Building Your Operational DD Toolkit
Successful manufacturing diligence requires preparation before the first plant visit. Build a standardized toolkit that ensures consistent analysis across deals:
Pre-visit preparation (2-3 days):
- Industry benchmarking research (OEE, labor costs, energy usage)
- Regulatory database searches (FDA, OSHA, EPA)
- Customer and supplier background checks
- Equipment manufacturer research for replacement costs
Plant visit checklist (1-2 days on-site):
- Timed observation of production processes
- Maintenance log review (24 months)
- Quality record analysis
- Employee interviews (informal)
- Utility bill analysis (energy efficiency)
Post-visit analysis (3-5 days):
- Benchmark comparison and gap analysis
- Financial impact modeling
- Risk probability assessment
- Remediation timeline and cost estimates
The EBITDA Impact: Why Operations Matter
Operational due diligence isn't academic—it directly impacts investment returns.
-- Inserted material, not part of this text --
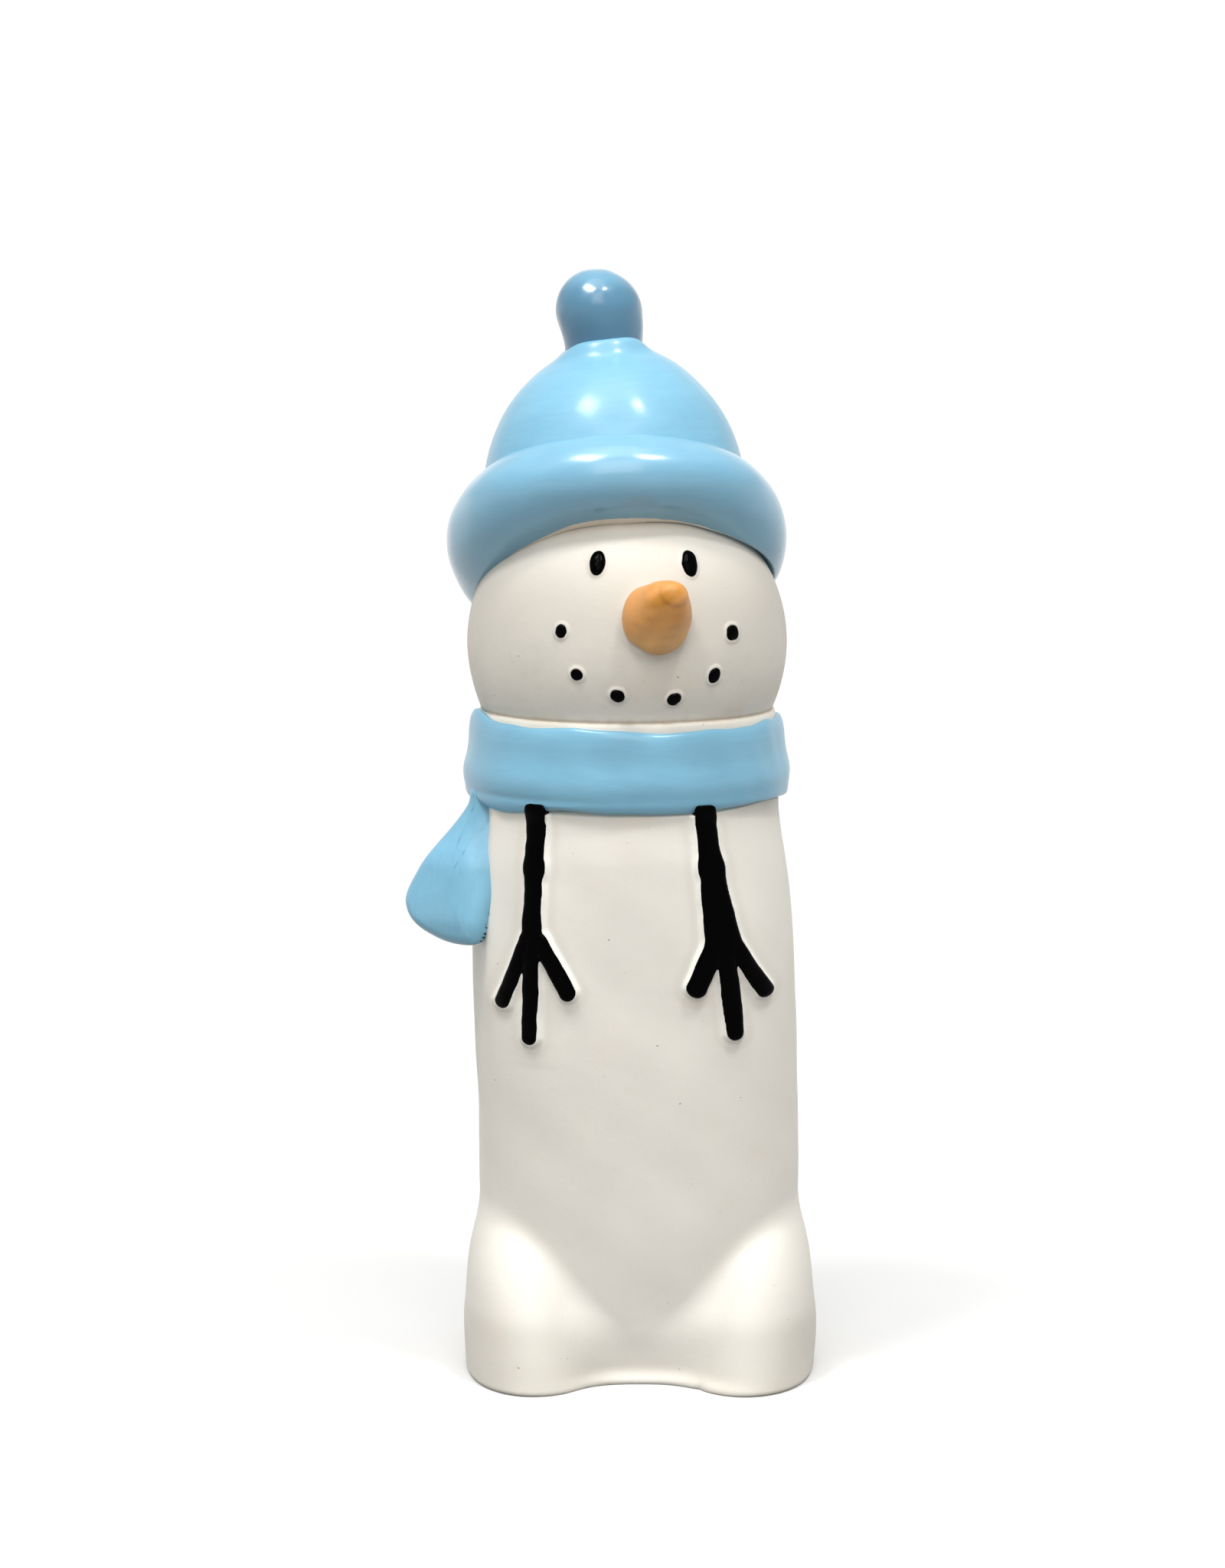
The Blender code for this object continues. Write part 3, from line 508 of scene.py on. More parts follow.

Our analysis of manufacturing deals shows that thorough operational DD typically identifies issues worth 10-25% of enterprise value.
Value creation through operational DD:
- Risk mitigation: Avoid deals with hidden operational liabilities
- Accurate pricing: Adjust valuations for true operational capacity
- Post-close planning: Prioritize improvement initiatives by ROI
- Exit preparation: Document operational improvements for next buyer
In the MidCorp Foods example from our opening, proper operational diligence would have identified the line efficiency issue worth $12 million annually. At 8.5x EBITDA, that's a $102 million valuation adjustment—enough to either renegotiate the purchase price or walk away from a deal that looked attractive on paper.
For junior analysts, mastering operational due diligence separates those who advance to principal roles from those who remain spreadsheet jockeys. The ability to walk a factory floor and translate observations into investment insights is a career-defining skill that becomes more valuable as you progress in private equity.